BACKGROUND: Large artery stiffness is increased in diabetes mellitus and causes an excessive pulsatile load to the heart and to the microvasculature. The identification of pathways related to arterial stiffness may provide novel therapeutic targets to ameliorate arterial stiffness in diabetes. Matrix Gla-Protein (MGP) is an inhibitor of vascular calcification. Activation of MGP is vitamin K dependent. We hypothesized that levels of inactive MGP (dephospho-uncarboxylated MGP; dp-ucMGP) are related to arterial stiffness in type 2 diabetes. METHODS: We enrolled a multiethnic cohort of 66 participants with type 2 diabetes. Carotid-femoral pulse wave velocity (CF-PWV) was measured with high-fidelity arterial tonometry (Sphygmocor Device). Dp-ucMGP was measured with ELISA (VitaK; The Netherlands). RESULTS: The majority of the participants were middle-aged (62 ± 12 years), male (91%), and had a history of hypertension (82%). Average hemoglobin A1C was 7.2% (55 mmol/mol). Mean dp-ucMGP was 624 ± 638 pmol/l and mean CF-PWV was 11 ± 4 m/sec. In multivariable analyses, dp-ucMGP was independently related to African American ethnicity (ß = -0.24, P = 0.005), warfarin use (ß = 0.56, P < 0.001), and estimated glomerular filtration rate (eGFR, ß = -0.32, P < 0.001). Dp-ucMGP predicted CF-PWV (ß = 0.40, P = 0.011), even after adjustment for age, gender, ethnicity, mean arterial pressure, eGFR, and warfarin use. CONCLUSIONS: In our cross-sectional analysis, circulating dp-ucMGP was independently associated with CF-PWV in type 2 diabetes. This suggests that deficient vitamin K-dependent activation of MGP may lead to large artery stiffening and could be targeted with vitamin K supplementation in the patients with diabetes.

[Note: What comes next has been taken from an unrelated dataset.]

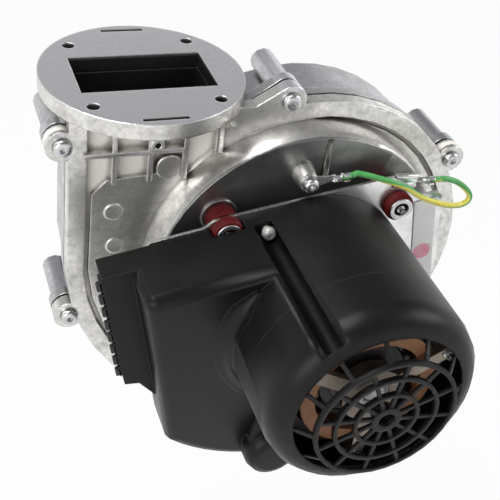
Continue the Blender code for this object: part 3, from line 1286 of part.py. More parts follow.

Heart Failure, Left Ventricular Remodeling, and Circulating Nitric Oxide Metabolites.

BACKGROUND: Stable plasma nitric oxide (NO) metabolites (NOM), composed predominantly of nitrate and nitrite, are attractive biomarkers of NO bioavailability. NOM levels integrate the influence of NO-synthase-derived NO production/metabolism, dietary intake of inorganic nitrate/nitrite, and clearance of NOM. Furthermore, nitrate and nitrite, the most abundant NOM, can be reduced to NO via the nitrate-nitrite-NO pathway. METHODS AND RESULTS: We compared serum NOM among subjects without heart failure (n=126), subjects with heart failure and preserved ejection fraction (HFpEF; n=43), and subjects with heart failure and reduced ejection fraction (HFrEF; n=32). LV mass and extracellular volume fraction were measured with cardiac MRI. Plasma NOM levels were measured after reduction to NO via reaction with vanadium (III)/hydrochloric acid. Subjects with HFpEF demonstrated significantly lower unadjusted levels of NOM (8.0 µmol/L; 95% CI 6.2-10.4 µmol/L; ANOVA P=0.013) than subjects without HF (12.0 µmol/L; 95% CI 10.4-13.9 µmol/L) or those with HFrEF (13.5 µmol/L; 95% CI 9.7-18.9 µmol/L). There were no significant differences in NOM between subjects with HFrEF and subjects without HF. In a multivariable model that adjusted for age, sex, race, diabetes mellitus, body mass index, current smoking, systolic blood pressure, and glomerular filtration rate, HFpEF remained a predictor of lower NOM (ß=-0.43; P=0.013). NOM did not correlate with LV mass, or LV diffuse fibrosis. CONCLUSIONS: HFpEF, but not HFrEF, is associated with reduced plasma NOM, suggesting greater endothelial dysfunction, enhanced clearance, or deficient dietary ingestion of inorganic nitrate. Our findings may underlie the salutary effects of inorganic nitrate supplementation demonstrated in recent clinical trials in HFpEF.